One more idea (that probably won't work, but I think it's good to think about): start as I have previously described (with the wording of "as many as we can" instead of "all" so that the hypothesis is not contradicted), but instead of filling in every even index, fill in every other index so that there are still spaces remaining. What would happen if the infinite-step-filling algorithm was done an infinite number of times? I think somehow some reals will be skipped over, but I think they have to be because there's not a 1-1 correlation between the continuum and the discrete set.

Just terminating decimals

Is the set of terminating decimals a continuum? I can take any two (e.g. 0.5568 and 0.5567) and find one that is between them (e.g. 0.55675), but there is a 1-1 correspondence with them and the positive ints:

1. 0.0
2. 0.1
3. 0.2
4. 0.3
5. 0.4
6. 0.5
7. 0.6
8. 0.7
9. 0.8
10. 0.9
11. 0.01
12. 0.11
13. 0.21
14. 0.31
15. 0.41
...
The algorithm: index - 1 -> reverse -> append after 0.

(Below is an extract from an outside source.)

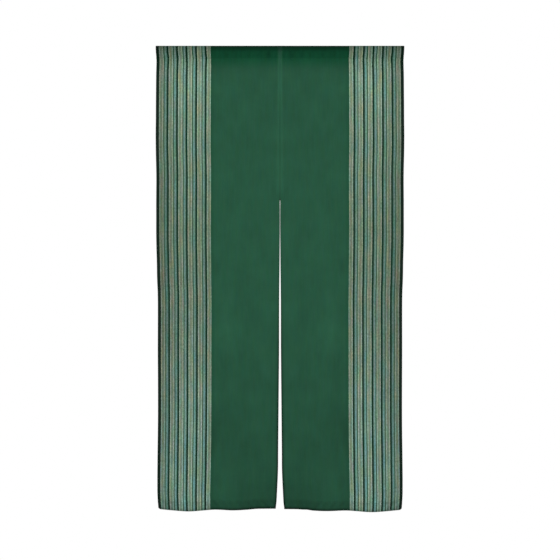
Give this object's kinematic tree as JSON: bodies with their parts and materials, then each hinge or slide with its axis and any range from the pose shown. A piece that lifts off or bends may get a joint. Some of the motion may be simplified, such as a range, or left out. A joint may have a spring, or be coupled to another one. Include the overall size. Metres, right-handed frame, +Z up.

Terminating decimals are a subset of the rational numbers, so, not a continuum. There's only one way to fill up a number line without any holes, and that's the real numbers. Other continua are things like higher-dimension spaces such as the complex plane.

No matter how you fill in the spaces in a list, the set of everything in the list still has to be the same size as the +ints! That's because the item numbers in the list are integers. And no matter what technique you use to fill up the spaces, you still won't have all the reals when you're done, by Cantor's proof with the digits, above. (This proof technique has a name: diagonalization.)

By the way, in case this wasn't clear, a set of size C is not necessarily a continuum. Consider the irrational numbers. That's a set of size C, but it has infinitely many holes where the rationals go.